In practice I have noticed that where I work we tend to have complex data
structures but not very deeply nested ones. We wrote a simple find function
that recursively traverses the JSON structure looking for keys. Not anything
nearly as powerful as XPath but sufficient.

It tends to be highly useful in my experience to create a list of objects. For
example instead of a list of phone numbers a list of phone number objects. One
may then easily add attributes to the phone number. Primary, cell phone, home
phone etc. This tends to be highly flexible in that attributes may be later
added that were not at all considered up front.

Of course all of this can be done with xml as well. JSON just _seems_ more
convenient. If I add an attribute in Javascript or Python I can just use it
and get on with it. No messing with my SaxParser or building up some new
XPath. Again I am not bashing xml at all, this is just my take.

In practice we use JSON exclusively in the core services for input and output.
When we need to use xml we convert it to JSON and then back to XML as a
filtering process rather than fool around with our core services. This adds
overhead but keeps us flexible and loosely coupled.

------
pauljonas
JSON.

It makes for a significantly smaller payload (especially important in that in
most cases, you're transmitting a great number of smaller chunks) and I don't
buy the readability argument — especially when it's almost a no-brainer to
employ a function to display to "pretty" indent JSON represenstation — print_r
in PHP, pp in ruby, etc.…)

I believe just about every language used in web development includes a library
for shuffling JSON in and out of native data structures.

------
hboon
JSON first. XML when people ask for it and when you have no more excuse to
delay it. It is so much easier to play with JSON, or to pick a particular
value. Most languages (with a library built-in or not), lets you manipulate
the result as a combination of dictionary/hashmap and array/list. It is SO
easy.

------
jimfl
And advantage of XML is the ability to easily get substructures out of the
data using XPath, and/or use XSLT to transform the XML directly to XHTML. So
if you expect API users to be doing any filtering of the requested data on the
fly at the client side, XML may be preferred.

Another rule of thumb is that the deeper the nesting of complex data
structures, the easier XML will be to manipulte.

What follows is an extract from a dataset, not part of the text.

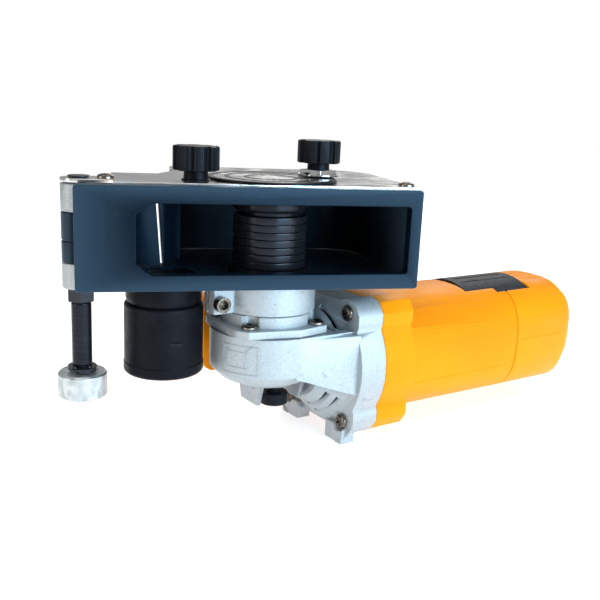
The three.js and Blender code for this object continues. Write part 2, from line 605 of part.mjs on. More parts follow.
// Nose plan of the cover and the case top: [s, y] with the near side at -y.
const coverOutline = [
  [-35, -17], [-33.5, -21.5], [-29.6, -27.5], [2.8, -36.4], [24.8, -33.1], [28, -28],
  [28, 28], [24.8, 33.1], [2.8, 36.4], [-29.6, 27.5], [-33.5, 21.5], [-35, 17],
];
const coverScrews = [[-25, -20], [20, -27.5], [20, 27.5], [-25, 20]];
const flangeScrews = [-31, 31].flatMap((y) => [[y, MOTOR.z + 37.5], [y, MOTOR.z - 37.5]]);

// Four curved vent slots round the cone at distance s along the motor.
function ventSlots(s) {
  const end = s + VENT.width;
  const band = discX(60, s, end, 0, MOTOR.z).subtract(discX(20, s - 1, end + 1, 0, MOTOR.z));
  const wedge = (from, to) => prismX(
    [[0, MOTOR.z], ...arcPoints(0, MOTOR.z, 120, from, to, 2)], s - 1, end + 1,
  );
  const slots = [wedge(-148, -98), wedge(-82, -32), wedge(98, 140), wedge(40, 82)];
  return slots.map((slot) => band.intersect(slot));
}

function gearCase() {
  const nose = turned([
    [0, NOSE.bottom], [NOSE.flat, NOSE.bottom], [NOSE.radius - 7, NOSE.shoulder - 7],
    [NOSE.radius - 1, NOSE.shoulder - 1.5], [NOSE.radius, NOSE.shoulder],
    [NOSE.radius, caseTop], [0, caseTop],
  ], 32);
  const belly = discX(NOSE.belly, 0, 30, 0, MOTOR.z, 32);
  const shoulder = prism([
    [0, -NOSE.radius], [31, -37.5], [MOTOR.flange + 1, -38],
    [MOTOR.flange + 1, 38], [31, 37.5], [0, NOSE.radius],
  ], PANEL.endLow - 2, caseTop);
  const cone = discX(25, 26, MOTOR.flange + 0.5, 0, MOTOR.z, 32, 43.5);
  const panelPoints = [
    [PANEL.start, 36.5], [20, 41.5], [MOTOR.flange + 1, 44.5], [MOTOR.flange + 1, 0], [PANEL.start, 0],
  ];
  const panel = (side) => prism(
    (side > 0 ? [...panelPoints] : [...panelPoints].reverse()).map(([s, y]) => [s, y * side]),
    PANEL.endLow - 2, PANEL.top,
  );
  const slope = (PANEL.endLow - PANEL.startLow) / (MOTOR.flange - PANEL.start);
  const lowAt = (at) => PANEL.startLow + (at - PANEL.start) * slope;
  const underside = prismY([[-1, lowAt(-1)], [60, lowAt(60)], [60, -FAR], [-1, -FAR]], -FAR, FAR);
  const flange = prismX(lobedOutline(), MOTOR.flange, MOTOR.flangeEnd);
  const foot = (side) => prism([
    [39, side * 17], [50, side * 17], [50, side * 36], [39, side * 36],
  ], MOTOR.z - 52, MOTOR.z - 40);
  const rib = (s) => prismX([[-16, -64], [16, -64], [10, -84], [-10, -84]], s, s + 3);
  const boss = disc(12, NOSE.bottom - 3, NOSE.bottom + 3, BUTTON.s, 0, 28);
  const studBoss = discY(11, 30, 40, HANDLE.at, MOTOR.z + HANDLE.drop, 28);
  const outside = union(
    nose, belly, cut(union(shoulder, panel(1), panel(-1)), underside), cone, flange,
    foot(-1), foot(1), rib(-12), rib(20), boss, studBoss,
  );
  const cavities = [
    disc(NOSE.radius - NOSE.wall, MOTOR.z + 3, caseTop + 1, 0, 0, 32),
    disc(GEAR.cone + 1.3, MOTOR.z - 6, MOTOR.z + 4, 0, 0, 32),
    discX(9.2, 4, 30, 0, MOTOR.z, SMALL),
    discX(22, 26, MOTOR.flange + 0.1, 0, MOTOR.z, ROUND, 39.5),
    discX(39.5, MOTOR.flange, MOTOR.flangeEnd + 1, 0, MOTOR.z),
    disc(BUTTON.stem + GAP, NOSE.bottom - 20, MOTOR.z, BUTTON.s, 0, SMALL),
    discY(HANDLE.stud + GAP, 34, 60, HANDLE.at, MOTOR.z + HANDLE.drop),
    ...coverScrews.map(([s, y]) => disc(SCREW.shank + GAP, caseTop - 6, caseTop + 1, s, y, 12)),
    ...flangeScrews.map(([y, z]) => (
      discX(SCREW.shank + GAP, MOTOR.flange - 1, MOTOR.flange + 6, y, z, 12)
    )),
    ...ventSlots(VENT.first), ...ventSlots(VENT.second),
  ];
  const bearingSeat = union(
    ringX(21, 13 + GAP, 27, 37, MOTOR.z),
    ringX(24.5, 13 + GAP, 27, 29, MOTOR.z),
  );
  const pockets = flangeScrews.map(([y, z]) => discX(6.6, 20, MOTOR.flange, y, z, 24));
  return cut(cut(outside, ...cavities).add(bearingSeat), ...pockets);
}
piece(motorUnit, 'gear_case', gearCase(), castSilver);
piece(motorUnit, 'pinion_bearing', ringX(13, shaft.thick + GAP, 29, 37, MOTOR.z), gearSteel);

const neckTop = collarTop - 1.5;
function bearingCover() {
  const body = union(
    prism(coverOutline, coverPlateBottom, COVER.bossBottom),
    disc(COVER.boss, COVER.bossBottom - 0.1, collarBottom - GAP),
    disc(COLLAR.neck, collarBottom - 0.5, neckTop),
    disc(20, caseTop - 6, coverPlateBottom + 0.1),
  );
  return cut(
    body,
    disc(COVER.bore, caseTop - 8, neckTop + 1),
    disc(COVER.seat, caseTop - 8, collarBottom + 2),
    ...coverScrews.map(([s, y]) => disc(SCREW.shank + GAP, -FAR, COVER.bossBottom + 1, s, y, 12)),
    ...coverScrews.map(([s, y]) => disc(SCREW.head + 0.6, COVER.bossBottom, FAR, s, y, SMALL)),
  );
}
piece(motorUnit, 'bearing_cover', bearingCover(), castSilver);
const spindleBearing = ring(COVER.seat - GAP, arborBore, COVER.bossBottom + 0.5, collarBottom);
piece(motorUnit, 'spindle_bearing', spindleBearing, gearSteel);
coverScrews.forEach(([s, y], i) => {
  const body = panScrew().translate([s, y, COVER.bossBottom + GAP]);
  piece(motorUnit, `cover_screw_${i + 1}`, body, blackSteel);
});
flangeScrews.forEach(([y, z], i) => {
  const body = panScrew(5.4, 3).rotate([0, -90, 0]).translate([MOTOR.flange - GAP, y, z]);
  piece(motorUnit, `flange_screw_${i + 1}`, body, blackSteel);
});

piece(motorUnit, 'lock_button', union(
  disc(BUTTON.radius, BUTTON.bottom, BUTTON.bottom + BUTTON.height, BUTTON.s, 0, 32),
  disc(BUTTON.stem, BUTTON.bottom + 1, MOTOR.z - 9, BUTTON.s, 0, SMALL),
), blackPlastic);

// -------------------------------------------------------------- motor housing
const housingStart = MOTOR.flangeEnd + GAP;
function barrel(stations, inset) {
  return loft(stations.map(([s, shrink]) => {
    const t = (s - MOTOR.lobedEnd) / (MOTOR.tailChamfer - MOTOR.lobedEnd);
    const w = THREE.MathUtils.lerp(BARREL.halfWidth, BARREL.rearHalfWidth, t);
    const h = THREE.MathUtils.lerp(BARREL.halfHeight, BARREL.rearHalfHeight, t);
    const power = THREE.MathUtils.lerp(BARREL.power, BARREL.rearPower, t);
    return { x: s, points: barrelSection(w - inset - shrink, h - inset - shrink, power) };
  }));
}
const paddleOuter = BARREL.halfHeight + PADDLE.proud;
function paddleShape(clear, z0, z1) {
  const front = PADDLE.frontHalf + clear;
  const rear = PADDLE.rearHalf + clear;
  return union(
    block(PADDLE.start - clear, PADDLE.step + 0.1, -front, front, z0, z1),
    block(PADDLE.step - clear, PADDLE.end + clear, -rear, rear, z0, z1),
  );
}
const paddleHole = paddleShape(SLIDE, MOTOR.z + 20, 10);

function motorHousing() {
  const outside = union(
    prismX(lobedOutline(), housingStart, MOTOR.lobedEnd),
    barrel([[MOTOR.lobedEnd - 1, 0], [MOTOR.seam, 0]], 0),
  );
  const inside = barrel([[housingStart - 1, 0], [MOTOR.seam + 1, 0]], BARREL.wall);
  return cut(outside, inside, paddleHole);
}
piece(motorUnit, 'motor_housing', motorHousing(), yellowPlastic);

function rearCover() {
  const start = MOTOR.seam + GAP;
  const outside = barrel([[start, 0], [MOTOR.tailChamfer, 0], [MOTOR.tailEnd, 9]], 0);
  const inside = barrel(
    [[start - 1, 0], [MOTOR.tailChamfer, 0], [MOTOR.tailEnd - BARREL.wall, 8]], BARREL.wall,
  );
  const inlet = discX(8 + GAP, MOTOR.tailEnd - 12, MOTOR.tailEnd + 2, 0, MOTOR.z, 28);
  const grooveBottom = MOTOR.z + BARREL.rearHalfHeight - 0.9;
  const grooves = [-12, -4, 4, 12].map((y) => (
    block(PADDLE.end + 6, MOTOR.tailChamfer - 2, y - 1, y + 1, grooveBottom, FAR)
  ));
  return cut(outside, inside, inlet, paddleHole, ...grooves);
}
piece(motorUnit, 'rear_cover', rearCover(), yellowPlastic);
piece(motorUnit, 'cord_gland', cut(
  union(
    discX(8, MOTOR.tailEnd - 9, MOTOR.tailEnd + 1, 0, MOTOR.z, 28),
    discX(10.5, MOTOR.tailEnd - 9, MOTOR.tailEnd - BARREL.wall - GAP, 0, MOTOR.z, 28),
  ),
  discX(4.2, MOTOR.tailEnd - 12, MOTOR.tailEnd + 3, 0, MOTOR.z, SMALL),
), greyRubber);

function switchPaddle() {
  const band = discX(paddleOuter, PADDLE.start, PADDLE.end, 0, MOTOR.z, 48)
    .subtract(discX(paddleOuter - PADDLE.thick, PADDLE.start - 1, PADDLE.end + 1, 0, MOTOR.z, 48));
  const pad = band.intersect(paddleShape(0, MOTOR.z + 20, 10));
  const ribBottom = MOTOR.z + paddleOuter - 1.2;
  const ribs = PADDLE.ribs.map((y) => (
    block(PADDLE.start + 6, PADDLE.end - 8, y - 0.6, y + 0.6, ribBottom, FAR)
  ));
  return cut(pad, ...ribs);
}
piece(motorUnit, 'switch_paddle', switchPaddle(), greyRubber);

piece(motorUnit, 'field_core', ringX(35.5, core.radius + 1.2, core.start, core.end, MOTOR.z), gearSteel);
piece(motorUnit, 'rear_bearing', ringX(12, shaft.thick + GAP, 196, 204, MOTOR.z, 32), gearSteel);
[-1, 1].forEach((side, i) => {
  const far = side * 30;
  const near = side * (14 + GAP);
  const body = block(167, 175, Math.min(near, far), Math.max(near, far), MOTOR.z - 3, MOTOR.z + 3);
  piece(motorUnit, `carbon_brush_${i + 1}`, body, blackSteel);
});

// ---------------------------------------------------------------- side handle
const handleZ = MOTOR.z + HANDLE.drop;
function sideHandle() {
  const y0 = HANDLE.flangeAt;
  const y1 = y0 + HANDLE.flange;
  const flange = prismY(
    roundedBox(HANDLE.at - HANDLE.half, HANDLE.at + HANDLE.half, handleZ - 26, handleZ + 26, 9), y0, y1,
  );
  const grip = turned([
    [0, 0], [HANDLE.grip - 3, 0], [HANDLE.grip, 12], [HANDLE.grip, HANDLE.length - 18],
    [HANDLE.grip + 2, HANDLE.length - 8], [HANDLE.grip - 3, HANDLE.length], [0, HANDLE.length],
  ], 32).rotate([-90, 0, 0]).translate([HANDLE.at, y1 - 0.1, handleZ]);
  return union(flange, grip, discY(HANDLE.stud, 35, y0 + 1, HANDLE.at, handleZ));
}
piece(motorUnit, 'side_handle', sideHandle(), yellowPlastic);

// ------------------------------------------------- origin: middle of the base
assembly.updateMatrixWorld(true);
const bounds = new THREE.Box3().setFromObject(assembly, true);
const base = bounds.getCenter(new THREE.Vector3()).setZ(bounds.min.z);
const object = new THREE.Group();
object.add(assembly);
assembly.position.sub(base);

export default object;
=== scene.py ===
"""Looks of the box-guided slot cutter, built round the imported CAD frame, in metres."""
import json
import math

import bmesh
import bpy
from mathutils import Matrix, Vector
from mathutils.bvhtree import BVHTree


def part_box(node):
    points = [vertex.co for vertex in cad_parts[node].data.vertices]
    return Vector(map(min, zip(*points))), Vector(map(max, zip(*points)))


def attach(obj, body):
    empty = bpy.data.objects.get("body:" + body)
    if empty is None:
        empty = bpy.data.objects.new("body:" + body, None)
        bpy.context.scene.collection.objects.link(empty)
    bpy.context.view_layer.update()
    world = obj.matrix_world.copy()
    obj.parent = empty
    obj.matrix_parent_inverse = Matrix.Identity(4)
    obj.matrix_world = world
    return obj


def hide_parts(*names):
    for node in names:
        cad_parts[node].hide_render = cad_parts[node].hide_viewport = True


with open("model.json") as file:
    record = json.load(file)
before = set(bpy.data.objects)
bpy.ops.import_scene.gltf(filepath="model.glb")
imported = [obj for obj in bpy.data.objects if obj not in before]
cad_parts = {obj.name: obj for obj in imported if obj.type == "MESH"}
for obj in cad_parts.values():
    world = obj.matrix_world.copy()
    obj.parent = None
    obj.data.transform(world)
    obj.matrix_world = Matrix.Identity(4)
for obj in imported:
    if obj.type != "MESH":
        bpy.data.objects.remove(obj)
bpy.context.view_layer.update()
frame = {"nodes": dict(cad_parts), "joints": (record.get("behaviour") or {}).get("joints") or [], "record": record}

MM = 0.001
NODES = frame["nodes"]
RECORD = frame["record"]
SLOT_OF = {row["node"]: row["material_slot"] for row in RECORD["subparts"]}
BODY_OF = {n: body for body, members in RECORD["behaviour"]["bodies"].items() for n in members}
JOINTS = {joint["name"]: joint for joint in frame["joints"]}

# The arbor stands on this vertical axis, and the motor lies along S, with N towards its near side.
ARBOR = Vector(JOINTS["arbor_spin"]["pos_m"])
MOTOR_AXIS = Vector(JOINTS["armature_spin"]["pos_m"])
S = Vector(JOINTS["armature_spin"]["axis"]).normalized()
UP = Vector((0, 0, 1))
N = S.cross(UP)
MOTOR_FRAME = Matrix.Translation(MOTOR_AXIS) @ Matrix((S, -N, UP)).transposed().to_4x4()


# ------------------------------------------------------------------- measuring
def span(node, direction=UP, origin=Vector((0, 0, 0))):
    """Lowest and highest place of a CAD node along a direction, from origin, in mm."""
    along = [(v.co - origin).dot(direction) / MM for v in NODES[node].data.vertices]
    return min(along), max(along)


def centre_of(node):
    """Middle of a CAD node's box, in metres."""
    low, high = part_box(node)
    return (low + high) / 2


def width_of(node):
    """A CAD node's size along X, in mm."""
    low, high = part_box(node)
    return (high.x - low.x) / MM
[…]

With XPath I can quickly get
a list of all the foo/bar/baz where haha=true, whereas with JSON I would have
to have three nested loops to extract that data.

------
amutap
I would suggest provide support for both. As it has been mentioned, there are
libraries that you can use to generate either of these. Tumblr is the first
that came to my mind - it provides support for both.

Give developers freedom to choose either of them...

------
nreece
XML - because it is easily parsable, both client-side and server-side.